CA Paris, Pôle 1 ch. 3, 4 mars 2014, n° 13-10712

PARIS

Arrêt

PARTIES

Demandeur :

Le Tanneur & Cie (SA)

Défendeur :

AT Bag (SARL)

COMPOSITION DE LA JURIDICTION

Président :

Mme Girerd

Conseillers :

Mmes Bodard-Hermant, Bouvier

Avocats :

Mes Moitié, Poissonnier Fabregue, Selarl Dauriac Cibot Coudamy

T. com.
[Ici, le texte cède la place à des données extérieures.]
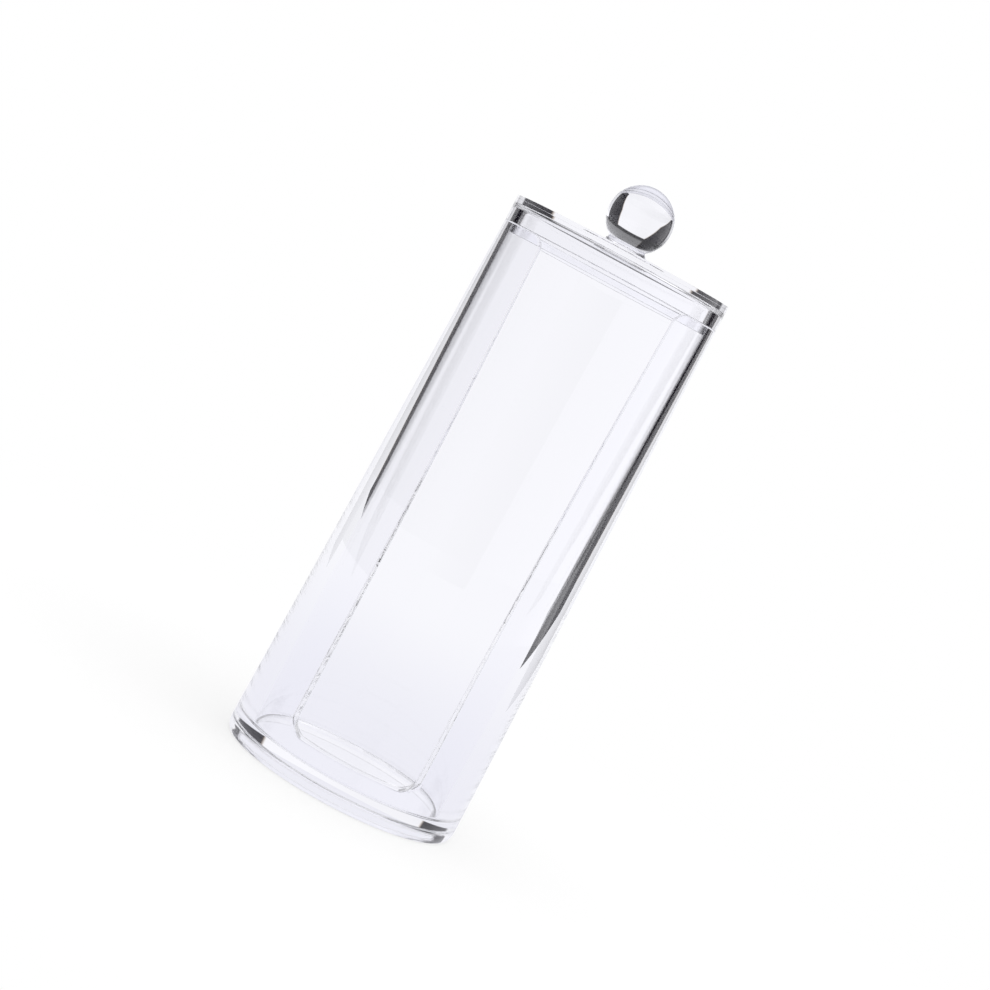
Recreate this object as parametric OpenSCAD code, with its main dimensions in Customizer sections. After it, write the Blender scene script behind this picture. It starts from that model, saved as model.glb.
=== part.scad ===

Paris, prés., du 14 mai 2013

14 mai 2013

Le 19 mai 2009, la SA Le Tanneur & Cie a signé avec la SARL AT Bag un contrat intitulé "franchise en commission-affiliation" d'une durée de 5 ans, pour l'exploitation par cette dernière d'un fonds de commerce de vente d'articles de maroquinerie, sacs, bagagerie et accessoires divers, sous l'enseigne Le Tanneur, au 24 rue du Consulat à Limoges (87000).

Affirmant que des factures échues ne lui avaient pas été réglées, Le Tanneur a mis en demeure le 14 janvier 2013 AT Bag de lui payer la somme de 124 646,66 € ses factures sous peine de résiliation de plein droit du contrat de commission-affiliation à l'issue d'un préavis de 15 jours.
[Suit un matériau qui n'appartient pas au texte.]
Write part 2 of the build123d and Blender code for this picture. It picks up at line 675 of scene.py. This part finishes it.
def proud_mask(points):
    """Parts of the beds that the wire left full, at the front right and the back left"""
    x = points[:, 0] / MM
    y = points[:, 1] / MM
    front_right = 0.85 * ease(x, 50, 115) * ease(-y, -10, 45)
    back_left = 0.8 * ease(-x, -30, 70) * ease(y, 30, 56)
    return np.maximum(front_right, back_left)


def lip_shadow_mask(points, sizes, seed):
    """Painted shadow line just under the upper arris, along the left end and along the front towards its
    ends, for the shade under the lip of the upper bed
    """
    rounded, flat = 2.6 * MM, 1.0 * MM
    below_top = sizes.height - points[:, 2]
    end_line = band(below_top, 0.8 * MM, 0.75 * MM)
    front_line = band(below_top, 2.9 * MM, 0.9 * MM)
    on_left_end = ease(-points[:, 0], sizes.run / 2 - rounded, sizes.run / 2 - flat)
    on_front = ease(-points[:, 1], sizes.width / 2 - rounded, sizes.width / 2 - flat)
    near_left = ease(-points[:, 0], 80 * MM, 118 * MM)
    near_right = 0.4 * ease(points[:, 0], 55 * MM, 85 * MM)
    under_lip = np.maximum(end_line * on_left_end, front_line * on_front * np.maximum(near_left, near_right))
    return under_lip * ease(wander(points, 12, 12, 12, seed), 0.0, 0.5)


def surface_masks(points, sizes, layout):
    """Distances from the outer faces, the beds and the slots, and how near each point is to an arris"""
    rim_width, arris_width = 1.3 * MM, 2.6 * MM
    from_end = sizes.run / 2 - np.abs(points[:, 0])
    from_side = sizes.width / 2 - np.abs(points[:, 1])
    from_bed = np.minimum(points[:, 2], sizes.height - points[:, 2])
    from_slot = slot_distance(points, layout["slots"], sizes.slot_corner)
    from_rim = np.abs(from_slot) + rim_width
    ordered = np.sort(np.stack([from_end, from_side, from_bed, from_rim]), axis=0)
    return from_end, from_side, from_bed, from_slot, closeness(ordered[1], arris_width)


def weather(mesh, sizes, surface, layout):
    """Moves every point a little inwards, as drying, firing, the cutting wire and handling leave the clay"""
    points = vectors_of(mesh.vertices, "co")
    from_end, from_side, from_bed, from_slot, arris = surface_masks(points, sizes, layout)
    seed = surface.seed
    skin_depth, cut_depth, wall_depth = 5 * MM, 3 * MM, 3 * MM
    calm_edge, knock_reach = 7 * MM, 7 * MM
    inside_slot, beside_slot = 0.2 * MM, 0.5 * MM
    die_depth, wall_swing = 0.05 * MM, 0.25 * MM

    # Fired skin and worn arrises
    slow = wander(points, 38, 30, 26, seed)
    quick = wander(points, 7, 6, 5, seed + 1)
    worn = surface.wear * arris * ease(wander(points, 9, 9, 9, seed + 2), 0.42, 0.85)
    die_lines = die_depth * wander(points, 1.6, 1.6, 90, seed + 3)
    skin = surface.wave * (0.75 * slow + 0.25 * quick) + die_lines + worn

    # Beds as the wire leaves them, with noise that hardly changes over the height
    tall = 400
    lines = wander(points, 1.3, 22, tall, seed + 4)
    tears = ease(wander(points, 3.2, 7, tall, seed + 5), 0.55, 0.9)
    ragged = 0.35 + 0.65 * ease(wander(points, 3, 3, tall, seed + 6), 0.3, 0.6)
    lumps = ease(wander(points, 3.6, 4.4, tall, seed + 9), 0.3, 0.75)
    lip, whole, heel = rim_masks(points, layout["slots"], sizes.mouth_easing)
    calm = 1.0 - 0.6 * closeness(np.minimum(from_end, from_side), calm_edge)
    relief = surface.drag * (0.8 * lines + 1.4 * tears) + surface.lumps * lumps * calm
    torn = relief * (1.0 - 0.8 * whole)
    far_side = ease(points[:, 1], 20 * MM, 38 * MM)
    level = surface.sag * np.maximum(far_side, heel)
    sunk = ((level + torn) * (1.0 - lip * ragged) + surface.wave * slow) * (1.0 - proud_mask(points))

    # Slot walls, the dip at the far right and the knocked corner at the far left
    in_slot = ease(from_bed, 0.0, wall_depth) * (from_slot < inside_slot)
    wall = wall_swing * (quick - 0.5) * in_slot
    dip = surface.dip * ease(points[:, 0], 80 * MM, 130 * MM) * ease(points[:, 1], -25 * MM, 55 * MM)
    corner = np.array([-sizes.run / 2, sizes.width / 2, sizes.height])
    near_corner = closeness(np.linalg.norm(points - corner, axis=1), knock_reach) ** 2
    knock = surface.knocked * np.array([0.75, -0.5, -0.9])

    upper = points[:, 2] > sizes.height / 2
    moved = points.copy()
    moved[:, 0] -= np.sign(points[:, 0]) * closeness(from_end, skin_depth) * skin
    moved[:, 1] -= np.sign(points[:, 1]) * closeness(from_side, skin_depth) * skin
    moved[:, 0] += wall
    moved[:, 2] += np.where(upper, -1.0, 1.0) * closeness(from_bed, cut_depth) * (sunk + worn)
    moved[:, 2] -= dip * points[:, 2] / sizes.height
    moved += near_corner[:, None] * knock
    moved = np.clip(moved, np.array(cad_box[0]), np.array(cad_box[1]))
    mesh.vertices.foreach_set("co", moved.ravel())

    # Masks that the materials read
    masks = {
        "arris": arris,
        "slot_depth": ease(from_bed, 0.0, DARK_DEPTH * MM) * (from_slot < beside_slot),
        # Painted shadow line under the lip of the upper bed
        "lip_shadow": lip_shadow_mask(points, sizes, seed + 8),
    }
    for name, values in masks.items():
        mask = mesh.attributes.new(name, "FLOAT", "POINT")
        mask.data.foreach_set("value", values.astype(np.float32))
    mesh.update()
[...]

Cette mise en demeure étant restée sans réponse, Le Tanneur a résilié le contrat le 31 janvier 2013 et repris le stock au magasin d'AT Bag le 5 février 2013.

Affirmant que sa créance avait été ramenée à 103 278,31 € à la suite d'un paiement d'AT Bag intervenu le 31 janvier 2013, Le Tanneur l'a assigné le 13 mars 2013 devant le juge des référés du Tribunal de commerce de Paris, sur le fondement des articles 873 alinéa 2 du Code de procédure civile, 1134 du Code civil et L. 441-3 et L. 441-6 du Code de commerce, aux fins de paiement des impayés, arrêtés au 28 février 2013, avec intérêts de retard égaux à trois fois le taux d'intérêt légal à compter de la date d'exigibilité de chaque facture ainsi que d'une indemnité de 3 000 € au titre de l'article 700 du Code de procédure civile.

Par ordonnance du 14 mai 2013, le juge des référés du Tribunal de commerce de Paris s'est déclaré compétent, a dit n'y avoir lieu à référé, débouté Le Tanneur de ses demandes, et dit n'y avoir lieu à application des dispositions de l'article 700 du Code de procédure civile.

La société Le Tanneur a formé appel de cette ordonnance.

L'appelante, par ses dernières conclusions transmises le 27 décembre 2013, demande à la cour de se déclarer compétente, d'infirmer l'ordonnance entreprise et, statuant à nouveau, de débouter la société AT Bag de ses prétendues contestations, à tout le moins, de la renvoyer à se pourvoir au fond de ce chef, de la condamner à titre provisionnel à lui payer à la somme de 103 278,31 € TTC en principal au titre des factures impayées, et au paiement d'intérêts de retard au taux légal qui seront décomptés à partir du vingt-deuxième jour suivant la date des factures impayées.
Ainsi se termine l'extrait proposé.